Part of a data file:
• • • • •
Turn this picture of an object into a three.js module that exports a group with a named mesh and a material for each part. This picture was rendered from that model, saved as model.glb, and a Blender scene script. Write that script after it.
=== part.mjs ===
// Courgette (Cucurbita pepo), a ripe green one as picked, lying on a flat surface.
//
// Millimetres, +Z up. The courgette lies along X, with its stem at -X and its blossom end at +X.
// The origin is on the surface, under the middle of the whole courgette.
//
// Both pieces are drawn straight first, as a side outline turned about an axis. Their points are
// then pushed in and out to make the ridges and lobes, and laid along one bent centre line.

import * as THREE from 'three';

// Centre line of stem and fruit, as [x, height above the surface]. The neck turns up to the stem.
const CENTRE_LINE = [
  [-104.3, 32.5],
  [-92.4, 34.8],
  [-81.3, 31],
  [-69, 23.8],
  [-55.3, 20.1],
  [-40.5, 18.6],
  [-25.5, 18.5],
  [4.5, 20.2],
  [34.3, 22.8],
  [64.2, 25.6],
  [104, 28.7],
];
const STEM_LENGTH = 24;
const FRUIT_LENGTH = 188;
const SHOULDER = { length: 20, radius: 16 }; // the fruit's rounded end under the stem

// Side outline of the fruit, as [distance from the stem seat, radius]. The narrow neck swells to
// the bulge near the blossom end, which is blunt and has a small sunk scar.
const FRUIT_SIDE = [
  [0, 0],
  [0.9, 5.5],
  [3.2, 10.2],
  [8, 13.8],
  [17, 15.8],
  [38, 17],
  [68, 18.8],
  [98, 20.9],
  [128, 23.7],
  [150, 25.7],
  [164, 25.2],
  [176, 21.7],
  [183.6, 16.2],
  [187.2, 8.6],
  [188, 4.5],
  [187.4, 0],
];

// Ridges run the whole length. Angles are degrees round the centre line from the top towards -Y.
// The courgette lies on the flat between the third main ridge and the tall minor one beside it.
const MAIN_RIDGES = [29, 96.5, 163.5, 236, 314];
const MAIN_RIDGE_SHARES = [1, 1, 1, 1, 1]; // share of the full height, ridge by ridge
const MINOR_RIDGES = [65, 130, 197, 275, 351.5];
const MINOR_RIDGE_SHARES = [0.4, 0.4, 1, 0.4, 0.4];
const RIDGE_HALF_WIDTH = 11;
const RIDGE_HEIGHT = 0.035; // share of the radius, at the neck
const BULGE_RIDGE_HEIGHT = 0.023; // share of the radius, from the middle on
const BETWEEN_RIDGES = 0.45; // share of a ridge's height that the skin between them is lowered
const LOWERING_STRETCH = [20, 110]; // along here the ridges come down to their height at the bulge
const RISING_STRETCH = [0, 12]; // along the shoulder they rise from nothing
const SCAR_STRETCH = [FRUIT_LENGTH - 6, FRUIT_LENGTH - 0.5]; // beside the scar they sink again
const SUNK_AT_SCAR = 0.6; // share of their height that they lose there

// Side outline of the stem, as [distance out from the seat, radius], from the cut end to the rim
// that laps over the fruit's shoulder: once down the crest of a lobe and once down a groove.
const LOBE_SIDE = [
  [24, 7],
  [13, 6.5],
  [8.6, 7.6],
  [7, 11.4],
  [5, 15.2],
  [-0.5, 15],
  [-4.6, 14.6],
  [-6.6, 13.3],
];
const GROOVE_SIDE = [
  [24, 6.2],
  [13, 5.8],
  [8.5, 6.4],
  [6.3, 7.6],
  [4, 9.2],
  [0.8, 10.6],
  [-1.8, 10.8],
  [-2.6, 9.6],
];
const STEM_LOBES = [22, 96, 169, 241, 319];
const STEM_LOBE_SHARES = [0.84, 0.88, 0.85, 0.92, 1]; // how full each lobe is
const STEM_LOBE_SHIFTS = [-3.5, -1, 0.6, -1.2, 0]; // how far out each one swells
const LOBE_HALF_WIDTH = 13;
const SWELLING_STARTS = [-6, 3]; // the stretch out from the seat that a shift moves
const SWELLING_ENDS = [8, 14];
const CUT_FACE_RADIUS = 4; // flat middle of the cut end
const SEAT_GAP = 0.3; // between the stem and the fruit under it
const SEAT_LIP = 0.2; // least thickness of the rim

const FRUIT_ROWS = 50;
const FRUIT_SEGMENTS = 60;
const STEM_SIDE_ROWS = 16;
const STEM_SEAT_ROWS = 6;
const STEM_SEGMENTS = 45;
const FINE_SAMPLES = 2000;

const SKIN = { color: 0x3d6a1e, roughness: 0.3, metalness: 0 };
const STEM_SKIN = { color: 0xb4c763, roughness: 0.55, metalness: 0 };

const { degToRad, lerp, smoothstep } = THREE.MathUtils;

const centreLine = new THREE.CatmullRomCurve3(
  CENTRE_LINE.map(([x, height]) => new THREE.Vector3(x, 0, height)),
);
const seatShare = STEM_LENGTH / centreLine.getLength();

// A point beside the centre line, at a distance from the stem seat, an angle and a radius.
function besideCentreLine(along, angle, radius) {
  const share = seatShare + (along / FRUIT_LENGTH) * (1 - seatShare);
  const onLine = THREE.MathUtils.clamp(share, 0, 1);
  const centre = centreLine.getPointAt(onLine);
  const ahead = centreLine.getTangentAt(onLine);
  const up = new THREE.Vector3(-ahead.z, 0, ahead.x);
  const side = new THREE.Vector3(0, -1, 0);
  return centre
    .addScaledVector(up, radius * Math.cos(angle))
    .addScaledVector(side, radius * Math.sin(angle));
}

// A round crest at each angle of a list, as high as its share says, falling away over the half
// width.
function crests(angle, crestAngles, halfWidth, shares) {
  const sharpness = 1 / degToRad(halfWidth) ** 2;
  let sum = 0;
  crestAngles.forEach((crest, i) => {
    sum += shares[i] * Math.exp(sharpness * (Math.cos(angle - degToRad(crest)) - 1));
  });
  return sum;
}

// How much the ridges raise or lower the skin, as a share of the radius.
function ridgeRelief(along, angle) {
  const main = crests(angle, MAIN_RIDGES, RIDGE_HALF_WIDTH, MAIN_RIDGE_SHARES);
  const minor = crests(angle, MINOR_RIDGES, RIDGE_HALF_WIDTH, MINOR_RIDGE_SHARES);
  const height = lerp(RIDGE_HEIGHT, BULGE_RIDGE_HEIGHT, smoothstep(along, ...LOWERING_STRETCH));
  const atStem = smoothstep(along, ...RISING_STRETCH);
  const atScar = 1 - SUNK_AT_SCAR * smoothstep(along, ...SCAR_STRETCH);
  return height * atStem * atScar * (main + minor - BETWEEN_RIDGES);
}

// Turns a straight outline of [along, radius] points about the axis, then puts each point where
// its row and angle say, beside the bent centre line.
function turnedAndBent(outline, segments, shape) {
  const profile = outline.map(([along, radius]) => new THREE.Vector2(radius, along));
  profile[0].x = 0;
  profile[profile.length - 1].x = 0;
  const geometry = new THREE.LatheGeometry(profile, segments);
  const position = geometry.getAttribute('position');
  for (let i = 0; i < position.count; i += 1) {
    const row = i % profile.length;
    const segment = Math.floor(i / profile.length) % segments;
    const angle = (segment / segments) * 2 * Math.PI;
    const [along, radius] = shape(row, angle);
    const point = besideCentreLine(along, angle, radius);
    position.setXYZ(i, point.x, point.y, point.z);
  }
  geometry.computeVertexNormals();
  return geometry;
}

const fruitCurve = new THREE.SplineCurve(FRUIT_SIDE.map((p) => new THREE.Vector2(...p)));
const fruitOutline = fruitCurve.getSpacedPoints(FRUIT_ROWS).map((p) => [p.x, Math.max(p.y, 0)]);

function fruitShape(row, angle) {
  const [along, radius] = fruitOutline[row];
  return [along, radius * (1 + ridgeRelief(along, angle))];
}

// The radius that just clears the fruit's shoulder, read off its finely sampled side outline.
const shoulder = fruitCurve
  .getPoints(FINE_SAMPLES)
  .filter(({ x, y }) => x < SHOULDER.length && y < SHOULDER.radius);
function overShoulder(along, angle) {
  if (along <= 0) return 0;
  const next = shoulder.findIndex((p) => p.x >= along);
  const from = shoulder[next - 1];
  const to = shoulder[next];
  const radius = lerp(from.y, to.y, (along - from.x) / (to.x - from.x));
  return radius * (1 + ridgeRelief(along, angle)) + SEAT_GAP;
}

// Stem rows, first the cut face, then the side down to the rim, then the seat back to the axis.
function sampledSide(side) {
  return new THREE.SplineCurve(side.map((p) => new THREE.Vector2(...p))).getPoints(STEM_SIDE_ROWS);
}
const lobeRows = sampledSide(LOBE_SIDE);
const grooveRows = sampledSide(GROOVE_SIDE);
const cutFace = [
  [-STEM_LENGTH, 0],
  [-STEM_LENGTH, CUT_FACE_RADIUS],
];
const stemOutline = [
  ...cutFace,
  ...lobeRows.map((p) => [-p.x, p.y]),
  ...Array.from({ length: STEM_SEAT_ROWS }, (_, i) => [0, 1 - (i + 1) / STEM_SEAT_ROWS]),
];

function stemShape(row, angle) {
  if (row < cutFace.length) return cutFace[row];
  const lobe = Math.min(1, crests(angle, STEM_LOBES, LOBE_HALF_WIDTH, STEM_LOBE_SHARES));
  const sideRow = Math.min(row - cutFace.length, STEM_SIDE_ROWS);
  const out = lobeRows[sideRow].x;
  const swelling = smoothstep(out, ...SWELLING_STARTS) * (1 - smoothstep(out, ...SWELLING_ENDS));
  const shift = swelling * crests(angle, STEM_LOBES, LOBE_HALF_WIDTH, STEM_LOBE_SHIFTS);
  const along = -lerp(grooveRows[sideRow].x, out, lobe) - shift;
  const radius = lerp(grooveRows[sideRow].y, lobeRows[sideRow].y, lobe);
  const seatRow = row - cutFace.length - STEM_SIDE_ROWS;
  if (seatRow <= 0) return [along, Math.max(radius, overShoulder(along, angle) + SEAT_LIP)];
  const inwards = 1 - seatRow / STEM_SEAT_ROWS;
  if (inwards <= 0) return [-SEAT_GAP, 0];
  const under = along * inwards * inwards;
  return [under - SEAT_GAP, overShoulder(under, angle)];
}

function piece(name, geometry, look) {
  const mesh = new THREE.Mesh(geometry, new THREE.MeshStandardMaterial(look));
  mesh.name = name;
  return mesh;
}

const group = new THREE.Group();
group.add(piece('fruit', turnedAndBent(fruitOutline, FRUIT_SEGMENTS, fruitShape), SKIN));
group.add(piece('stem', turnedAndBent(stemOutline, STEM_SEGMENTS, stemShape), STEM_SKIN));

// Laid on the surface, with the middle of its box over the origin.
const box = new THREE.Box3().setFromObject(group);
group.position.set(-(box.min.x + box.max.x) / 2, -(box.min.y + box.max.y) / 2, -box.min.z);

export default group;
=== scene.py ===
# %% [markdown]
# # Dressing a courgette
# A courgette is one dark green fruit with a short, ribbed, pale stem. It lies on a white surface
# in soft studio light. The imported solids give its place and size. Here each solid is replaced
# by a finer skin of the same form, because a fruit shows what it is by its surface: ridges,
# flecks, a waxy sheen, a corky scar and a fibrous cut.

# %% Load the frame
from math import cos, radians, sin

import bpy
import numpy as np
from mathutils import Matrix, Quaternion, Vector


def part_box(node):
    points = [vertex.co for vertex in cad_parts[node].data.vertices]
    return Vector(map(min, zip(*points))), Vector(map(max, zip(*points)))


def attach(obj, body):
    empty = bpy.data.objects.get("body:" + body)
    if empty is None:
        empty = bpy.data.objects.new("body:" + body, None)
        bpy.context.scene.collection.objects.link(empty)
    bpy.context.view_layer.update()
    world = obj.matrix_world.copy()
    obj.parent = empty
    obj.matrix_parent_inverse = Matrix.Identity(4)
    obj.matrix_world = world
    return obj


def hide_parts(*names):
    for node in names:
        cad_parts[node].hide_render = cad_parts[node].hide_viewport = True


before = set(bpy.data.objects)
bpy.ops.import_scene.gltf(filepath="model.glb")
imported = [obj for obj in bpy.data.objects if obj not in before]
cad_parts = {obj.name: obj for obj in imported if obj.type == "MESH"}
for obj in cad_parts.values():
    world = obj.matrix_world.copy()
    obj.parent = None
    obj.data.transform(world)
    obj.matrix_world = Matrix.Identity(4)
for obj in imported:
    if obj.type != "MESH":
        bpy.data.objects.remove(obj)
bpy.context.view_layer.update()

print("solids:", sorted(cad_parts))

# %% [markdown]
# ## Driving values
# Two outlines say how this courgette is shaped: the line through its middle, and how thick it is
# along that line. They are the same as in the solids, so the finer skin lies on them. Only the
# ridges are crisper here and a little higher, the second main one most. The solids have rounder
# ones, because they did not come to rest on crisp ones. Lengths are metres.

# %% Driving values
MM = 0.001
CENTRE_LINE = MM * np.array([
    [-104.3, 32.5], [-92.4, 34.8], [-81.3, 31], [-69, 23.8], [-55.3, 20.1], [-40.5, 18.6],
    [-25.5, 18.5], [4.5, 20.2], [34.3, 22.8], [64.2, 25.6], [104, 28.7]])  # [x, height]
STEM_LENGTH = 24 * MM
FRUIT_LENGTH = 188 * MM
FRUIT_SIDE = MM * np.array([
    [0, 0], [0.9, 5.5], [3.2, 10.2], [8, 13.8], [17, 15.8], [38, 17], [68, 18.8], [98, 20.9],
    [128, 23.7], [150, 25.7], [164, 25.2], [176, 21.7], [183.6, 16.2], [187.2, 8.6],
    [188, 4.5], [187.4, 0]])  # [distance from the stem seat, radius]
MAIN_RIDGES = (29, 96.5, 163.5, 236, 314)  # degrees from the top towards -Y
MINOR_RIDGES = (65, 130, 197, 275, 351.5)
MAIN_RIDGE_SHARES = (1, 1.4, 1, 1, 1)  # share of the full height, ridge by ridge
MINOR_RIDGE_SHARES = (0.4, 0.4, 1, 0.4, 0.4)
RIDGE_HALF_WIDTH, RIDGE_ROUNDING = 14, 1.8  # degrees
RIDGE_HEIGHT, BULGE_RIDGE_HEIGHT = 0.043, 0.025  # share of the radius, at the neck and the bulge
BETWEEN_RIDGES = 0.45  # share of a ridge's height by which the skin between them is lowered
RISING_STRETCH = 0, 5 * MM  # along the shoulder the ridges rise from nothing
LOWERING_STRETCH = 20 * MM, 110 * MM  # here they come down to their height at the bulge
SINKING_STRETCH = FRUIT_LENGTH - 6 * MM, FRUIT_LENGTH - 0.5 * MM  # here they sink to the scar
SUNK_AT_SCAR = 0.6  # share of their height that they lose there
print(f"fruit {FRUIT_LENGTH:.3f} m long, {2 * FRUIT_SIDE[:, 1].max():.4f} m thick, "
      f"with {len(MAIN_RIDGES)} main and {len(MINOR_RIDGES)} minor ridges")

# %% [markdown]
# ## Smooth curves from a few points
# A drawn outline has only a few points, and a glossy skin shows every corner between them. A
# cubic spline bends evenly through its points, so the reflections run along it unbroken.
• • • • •
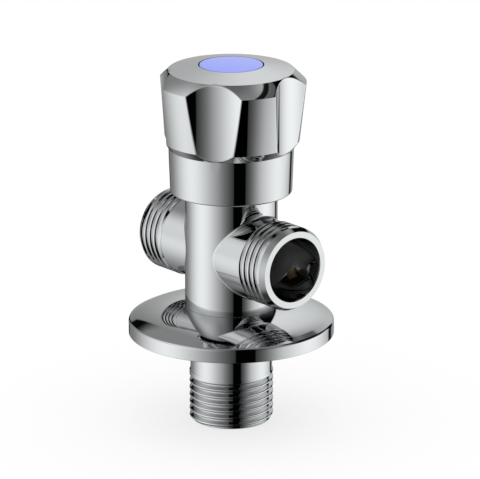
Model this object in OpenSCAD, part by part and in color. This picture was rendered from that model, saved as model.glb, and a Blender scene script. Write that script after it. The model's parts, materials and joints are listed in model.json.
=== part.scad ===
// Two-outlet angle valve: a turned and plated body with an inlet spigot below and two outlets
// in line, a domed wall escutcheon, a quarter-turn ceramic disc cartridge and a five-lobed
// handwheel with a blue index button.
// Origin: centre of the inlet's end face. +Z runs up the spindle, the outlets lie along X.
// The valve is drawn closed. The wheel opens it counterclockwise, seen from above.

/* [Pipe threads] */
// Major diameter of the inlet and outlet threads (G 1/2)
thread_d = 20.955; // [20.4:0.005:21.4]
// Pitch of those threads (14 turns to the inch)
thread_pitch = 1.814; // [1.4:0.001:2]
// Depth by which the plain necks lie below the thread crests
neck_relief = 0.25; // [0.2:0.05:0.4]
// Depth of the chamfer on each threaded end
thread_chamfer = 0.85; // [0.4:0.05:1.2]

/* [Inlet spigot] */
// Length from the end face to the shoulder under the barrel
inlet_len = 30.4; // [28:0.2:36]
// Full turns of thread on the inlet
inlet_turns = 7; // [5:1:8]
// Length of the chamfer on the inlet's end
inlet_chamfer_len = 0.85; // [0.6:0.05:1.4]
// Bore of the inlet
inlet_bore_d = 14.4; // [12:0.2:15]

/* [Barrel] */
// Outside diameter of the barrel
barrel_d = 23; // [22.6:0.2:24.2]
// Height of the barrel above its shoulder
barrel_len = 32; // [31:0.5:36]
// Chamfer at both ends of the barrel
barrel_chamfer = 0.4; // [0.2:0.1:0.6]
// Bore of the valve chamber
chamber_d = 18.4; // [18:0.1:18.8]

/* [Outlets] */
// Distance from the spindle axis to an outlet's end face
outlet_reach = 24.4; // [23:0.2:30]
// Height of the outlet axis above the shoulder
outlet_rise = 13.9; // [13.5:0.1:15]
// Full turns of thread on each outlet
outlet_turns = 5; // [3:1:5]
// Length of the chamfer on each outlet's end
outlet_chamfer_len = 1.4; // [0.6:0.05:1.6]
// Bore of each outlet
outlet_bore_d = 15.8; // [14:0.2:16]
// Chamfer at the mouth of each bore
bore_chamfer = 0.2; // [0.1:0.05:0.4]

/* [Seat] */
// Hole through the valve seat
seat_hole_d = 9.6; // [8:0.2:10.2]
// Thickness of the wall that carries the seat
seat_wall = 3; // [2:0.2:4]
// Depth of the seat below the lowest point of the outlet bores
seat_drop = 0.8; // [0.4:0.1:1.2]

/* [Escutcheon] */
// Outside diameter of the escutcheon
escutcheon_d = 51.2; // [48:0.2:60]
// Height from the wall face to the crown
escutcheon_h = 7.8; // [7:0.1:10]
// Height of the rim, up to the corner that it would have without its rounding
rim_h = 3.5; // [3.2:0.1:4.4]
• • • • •
• _TO DO_:
Extract the lines of the preceding material that run from the line with "Model this object" through the line with "inlet_bore_d = 14.4; // [12:0.2:15]", inclusive, reproducing them exactly and adding nothing.

• _REPLY_:
Model this object in OpenSCAD, part by part and in color. This picture was rendered from that model, saved as model.glb, and a Blender scene script. Write that script after it. The model's parts, materials and joints are listed in model.json.
=== part.scad ===
// Two-outlet angle valve: a turned and plated body with an inlet spigot below and two outlets
// in line, a domed wall escutcheon, a quarter-turn ceramic disc cartridge and a five-lobed
// handwheel with a blue index button.
// Origin: centre of the inlet's end face. +Z runs up the spindle, the outlets lie along X.
// The valve is drawn closed. The wheel opens it counterclockwise, seen from above.

/* [Pipe threads] */
// Major diameter of the inlet and outlet threads (G 1/2)
thread_d = 20.955; // [20.4:0.005:21.4]
// Pitch of those threads (14 turns to the inch)
thread_pitch = 1.814; // [1.4:0.001:2]
// Depth by which the plain necks lie below the thread crests
neck_relief = 0.25; // [0.2:0.05:0.4]
// Depth of the chamfer on each threaded end
thread_chamfer = 0.85; // [0.4:0.05:1.2]

/* [Inlet spigot] */
// Length from the end face to the shoulder under the barrel
inlet_len = 30.4; // [28:0.2:36]
// Full turns of thread on the inlet
inlet_turns = 7; // [5:1:8]
// Length of the chamfer on the inlet's end
inlet_chamfer_len = 0.85; // [0.6:0.05:1.4]
// Bore of the inlet
inlet_bore_d = 14.4; // [12:0.2:15]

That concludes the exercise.